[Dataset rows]
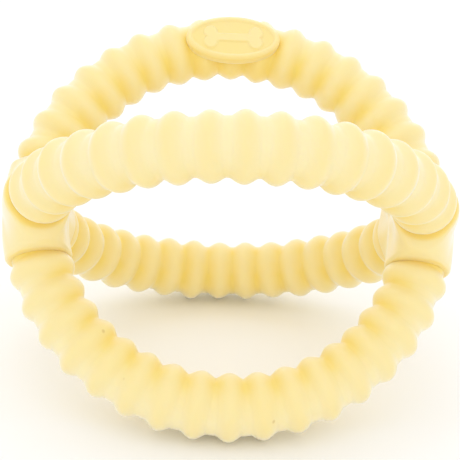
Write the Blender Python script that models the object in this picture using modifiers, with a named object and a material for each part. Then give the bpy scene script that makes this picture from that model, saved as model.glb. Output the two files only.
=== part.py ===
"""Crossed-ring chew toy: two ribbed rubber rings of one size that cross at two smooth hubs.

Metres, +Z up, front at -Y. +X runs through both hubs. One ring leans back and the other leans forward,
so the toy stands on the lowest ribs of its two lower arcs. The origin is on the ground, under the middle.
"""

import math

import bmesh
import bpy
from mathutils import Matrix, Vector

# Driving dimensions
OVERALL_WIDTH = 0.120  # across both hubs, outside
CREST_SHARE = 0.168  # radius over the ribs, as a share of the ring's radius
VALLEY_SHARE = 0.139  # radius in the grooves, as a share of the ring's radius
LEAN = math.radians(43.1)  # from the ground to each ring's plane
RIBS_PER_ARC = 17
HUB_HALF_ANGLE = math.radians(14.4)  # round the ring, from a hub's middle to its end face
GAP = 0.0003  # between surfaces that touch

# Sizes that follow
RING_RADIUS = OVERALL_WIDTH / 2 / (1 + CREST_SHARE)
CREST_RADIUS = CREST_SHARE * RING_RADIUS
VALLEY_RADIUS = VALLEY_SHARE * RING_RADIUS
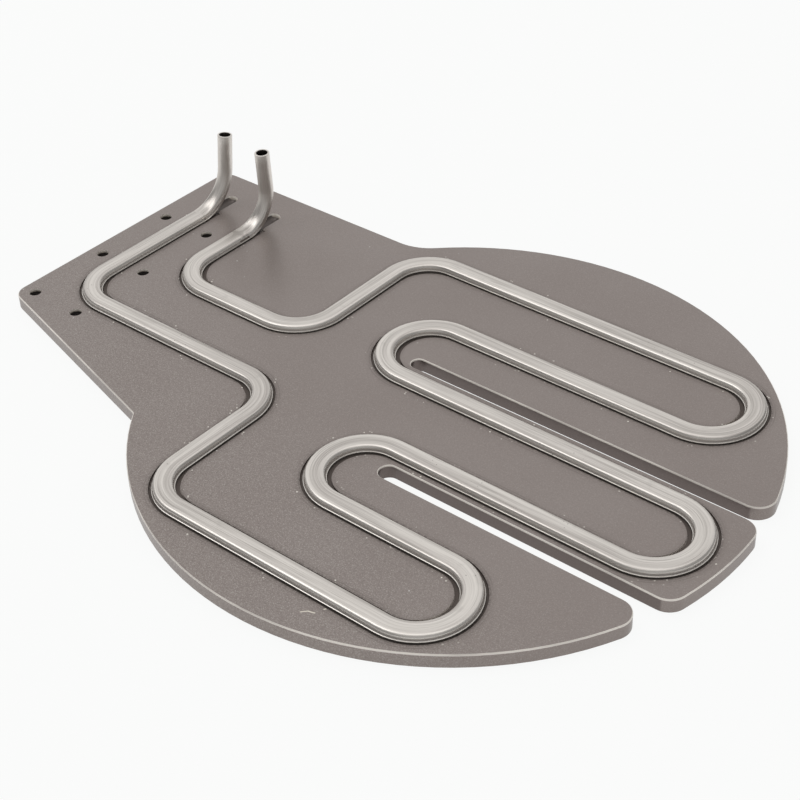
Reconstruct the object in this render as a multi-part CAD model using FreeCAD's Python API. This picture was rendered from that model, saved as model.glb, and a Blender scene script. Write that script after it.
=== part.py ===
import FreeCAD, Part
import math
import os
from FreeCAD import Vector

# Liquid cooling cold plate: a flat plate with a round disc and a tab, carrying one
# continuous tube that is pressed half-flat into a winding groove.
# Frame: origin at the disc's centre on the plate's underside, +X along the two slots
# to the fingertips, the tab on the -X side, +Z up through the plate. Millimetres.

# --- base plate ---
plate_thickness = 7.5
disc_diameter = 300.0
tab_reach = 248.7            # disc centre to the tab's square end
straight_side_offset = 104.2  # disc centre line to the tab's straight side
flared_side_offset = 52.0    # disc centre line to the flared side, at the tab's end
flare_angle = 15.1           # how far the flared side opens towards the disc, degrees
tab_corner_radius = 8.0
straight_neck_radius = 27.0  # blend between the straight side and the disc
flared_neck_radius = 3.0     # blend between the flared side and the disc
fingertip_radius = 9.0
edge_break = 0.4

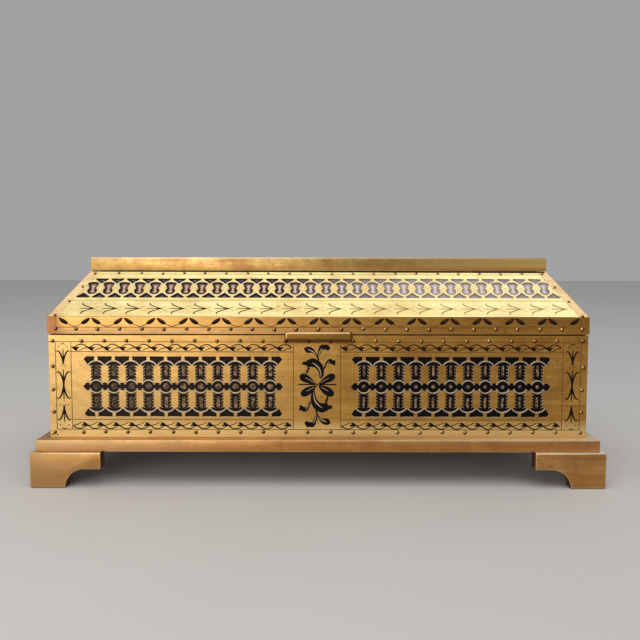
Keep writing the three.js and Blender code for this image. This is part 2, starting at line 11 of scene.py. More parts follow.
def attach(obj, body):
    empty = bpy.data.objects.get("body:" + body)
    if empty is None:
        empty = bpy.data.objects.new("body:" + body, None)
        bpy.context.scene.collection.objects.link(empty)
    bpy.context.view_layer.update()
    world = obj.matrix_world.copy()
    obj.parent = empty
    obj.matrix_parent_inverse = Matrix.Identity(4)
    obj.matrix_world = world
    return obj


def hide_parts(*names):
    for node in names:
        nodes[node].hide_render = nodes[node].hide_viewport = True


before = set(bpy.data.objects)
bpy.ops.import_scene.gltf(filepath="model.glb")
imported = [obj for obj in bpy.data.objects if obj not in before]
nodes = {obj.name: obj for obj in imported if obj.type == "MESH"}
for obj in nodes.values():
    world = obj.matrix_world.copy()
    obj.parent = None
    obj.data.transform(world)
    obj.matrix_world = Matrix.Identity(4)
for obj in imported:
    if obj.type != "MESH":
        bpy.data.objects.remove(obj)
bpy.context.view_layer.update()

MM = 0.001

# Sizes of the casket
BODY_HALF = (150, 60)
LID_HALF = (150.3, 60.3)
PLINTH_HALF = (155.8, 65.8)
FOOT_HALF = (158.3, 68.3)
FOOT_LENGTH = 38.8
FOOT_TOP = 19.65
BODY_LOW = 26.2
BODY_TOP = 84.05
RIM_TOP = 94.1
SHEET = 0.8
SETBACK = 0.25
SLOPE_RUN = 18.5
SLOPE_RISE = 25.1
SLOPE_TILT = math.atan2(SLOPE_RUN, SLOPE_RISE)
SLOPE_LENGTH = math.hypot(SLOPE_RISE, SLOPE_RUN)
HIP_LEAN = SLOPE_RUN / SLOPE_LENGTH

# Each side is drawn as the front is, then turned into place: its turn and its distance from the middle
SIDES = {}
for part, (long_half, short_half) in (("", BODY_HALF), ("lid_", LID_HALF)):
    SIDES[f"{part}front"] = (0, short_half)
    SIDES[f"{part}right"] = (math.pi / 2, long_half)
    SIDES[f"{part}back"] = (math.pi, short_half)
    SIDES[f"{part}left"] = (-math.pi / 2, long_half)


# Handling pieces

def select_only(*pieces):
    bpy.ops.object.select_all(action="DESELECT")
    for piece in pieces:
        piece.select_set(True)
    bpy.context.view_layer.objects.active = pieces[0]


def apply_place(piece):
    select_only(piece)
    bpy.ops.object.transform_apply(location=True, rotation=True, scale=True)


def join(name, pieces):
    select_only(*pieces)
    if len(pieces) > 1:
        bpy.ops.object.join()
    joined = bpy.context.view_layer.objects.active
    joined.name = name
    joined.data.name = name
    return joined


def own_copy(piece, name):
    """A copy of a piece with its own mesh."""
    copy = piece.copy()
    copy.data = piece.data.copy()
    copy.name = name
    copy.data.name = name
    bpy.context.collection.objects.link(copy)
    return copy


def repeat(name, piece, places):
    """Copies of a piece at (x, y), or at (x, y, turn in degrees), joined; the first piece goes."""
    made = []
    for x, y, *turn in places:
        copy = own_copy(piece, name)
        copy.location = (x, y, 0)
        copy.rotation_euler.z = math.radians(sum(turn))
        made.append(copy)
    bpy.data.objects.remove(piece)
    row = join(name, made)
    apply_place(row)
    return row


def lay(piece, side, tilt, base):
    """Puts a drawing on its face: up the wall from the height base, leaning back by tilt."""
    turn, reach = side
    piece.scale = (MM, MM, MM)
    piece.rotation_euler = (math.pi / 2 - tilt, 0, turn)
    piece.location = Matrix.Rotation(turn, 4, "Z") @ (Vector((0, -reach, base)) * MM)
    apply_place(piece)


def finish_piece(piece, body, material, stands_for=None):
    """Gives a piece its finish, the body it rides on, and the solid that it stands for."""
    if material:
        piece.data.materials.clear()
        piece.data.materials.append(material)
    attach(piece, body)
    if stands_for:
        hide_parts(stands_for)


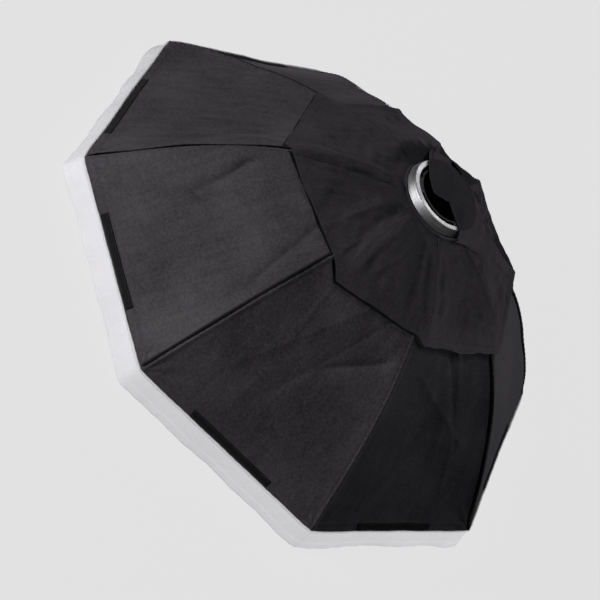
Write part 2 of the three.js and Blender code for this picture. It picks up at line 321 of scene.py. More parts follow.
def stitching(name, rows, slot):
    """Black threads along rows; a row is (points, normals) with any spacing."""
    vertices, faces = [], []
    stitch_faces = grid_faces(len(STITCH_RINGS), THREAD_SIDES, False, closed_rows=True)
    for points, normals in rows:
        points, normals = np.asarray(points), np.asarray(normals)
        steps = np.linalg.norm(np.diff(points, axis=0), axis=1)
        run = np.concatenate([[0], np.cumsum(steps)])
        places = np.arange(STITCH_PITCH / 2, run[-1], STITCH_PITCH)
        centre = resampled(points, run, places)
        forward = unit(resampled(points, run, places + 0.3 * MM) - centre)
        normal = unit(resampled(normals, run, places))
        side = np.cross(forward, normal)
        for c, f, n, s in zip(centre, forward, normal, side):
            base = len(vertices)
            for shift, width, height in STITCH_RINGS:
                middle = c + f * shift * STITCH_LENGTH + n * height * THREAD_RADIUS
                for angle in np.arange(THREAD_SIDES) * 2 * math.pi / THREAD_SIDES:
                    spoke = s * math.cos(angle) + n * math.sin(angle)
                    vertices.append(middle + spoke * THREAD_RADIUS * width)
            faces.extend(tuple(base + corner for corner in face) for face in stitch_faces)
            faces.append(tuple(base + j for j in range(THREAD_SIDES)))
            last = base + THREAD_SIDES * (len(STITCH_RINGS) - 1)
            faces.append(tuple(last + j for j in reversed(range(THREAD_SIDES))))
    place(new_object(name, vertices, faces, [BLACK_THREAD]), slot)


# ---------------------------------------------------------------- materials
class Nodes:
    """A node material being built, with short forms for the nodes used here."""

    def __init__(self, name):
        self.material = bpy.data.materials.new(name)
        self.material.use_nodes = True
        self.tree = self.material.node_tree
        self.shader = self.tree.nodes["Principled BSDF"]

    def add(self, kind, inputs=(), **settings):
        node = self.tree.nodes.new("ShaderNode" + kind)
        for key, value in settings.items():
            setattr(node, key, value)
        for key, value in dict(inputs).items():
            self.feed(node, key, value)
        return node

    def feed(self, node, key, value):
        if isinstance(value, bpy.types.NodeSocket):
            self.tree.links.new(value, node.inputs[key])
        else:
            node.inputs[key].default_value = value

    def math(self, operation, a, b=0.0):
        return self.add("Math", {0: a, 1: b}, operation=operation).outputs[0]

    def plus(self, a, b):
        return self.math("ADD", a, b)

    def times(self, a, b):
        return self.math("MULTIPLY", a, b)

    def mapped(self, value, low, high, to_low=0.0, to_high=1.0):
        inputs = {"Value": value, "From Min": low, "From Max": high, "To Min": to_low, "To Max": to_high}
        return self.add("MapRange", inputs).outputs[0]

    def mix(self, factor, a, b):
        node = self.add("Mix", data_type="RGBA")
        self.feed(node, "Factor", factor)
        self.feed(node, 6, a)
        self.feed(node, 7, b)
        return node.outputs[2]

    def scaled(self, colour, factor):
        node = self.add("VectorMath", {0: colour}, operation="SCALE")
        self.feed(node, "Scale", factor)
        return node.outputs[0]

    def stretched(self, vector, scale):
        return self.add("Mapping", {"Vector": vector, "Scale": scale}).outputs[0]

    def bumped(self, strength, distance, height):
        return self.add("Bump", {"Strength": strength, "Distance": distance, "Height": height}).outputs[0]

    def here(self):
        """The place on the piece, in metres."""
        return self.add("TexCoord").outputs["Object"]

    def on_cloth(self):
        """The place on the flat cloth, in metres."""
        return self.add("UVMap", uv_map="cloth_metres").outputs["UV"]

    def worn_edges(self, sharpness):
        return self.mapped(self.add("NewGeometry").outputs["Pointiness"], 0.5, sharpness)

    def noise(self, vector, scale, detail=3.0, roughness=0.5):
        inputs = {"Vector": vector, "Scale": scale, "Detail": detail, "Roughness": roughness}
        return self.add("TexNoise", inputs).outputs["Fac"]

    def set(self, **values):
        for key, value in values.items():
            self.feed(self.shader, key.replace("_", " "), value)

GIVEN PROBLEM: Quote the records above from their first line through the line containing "from mathutils import Matrix, Vector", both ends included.

WRITTEN SOLUTION:
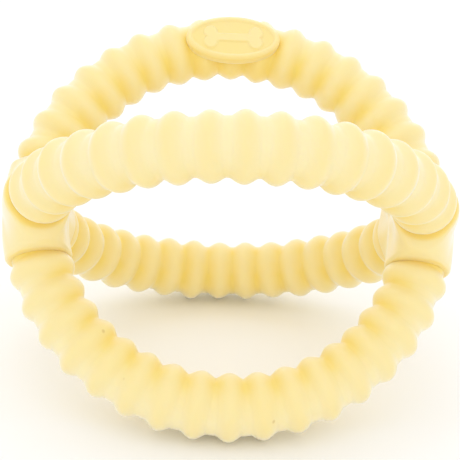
Write the Blender Python script that models the object in this picture using modifiers, with a named object and a material for each part. Then give the bpy scene script that makes this picture from that model, saved as model.glb. Output the two files only.
=== part.py ===
"""Crossed-ring chew toy: two ribbed rubber rings of one size that cross at two smooth hubs.

Metres, +Z up, front at -Y. +X runs through both hubs. One ring leans back and the other leans forward,
so the toy stands on the lowest ribs of its two lower arcs. The origin is on the ground, under the middle.
"""

import math

import bmesh
import bpy
from mathutils import Matrix, Vector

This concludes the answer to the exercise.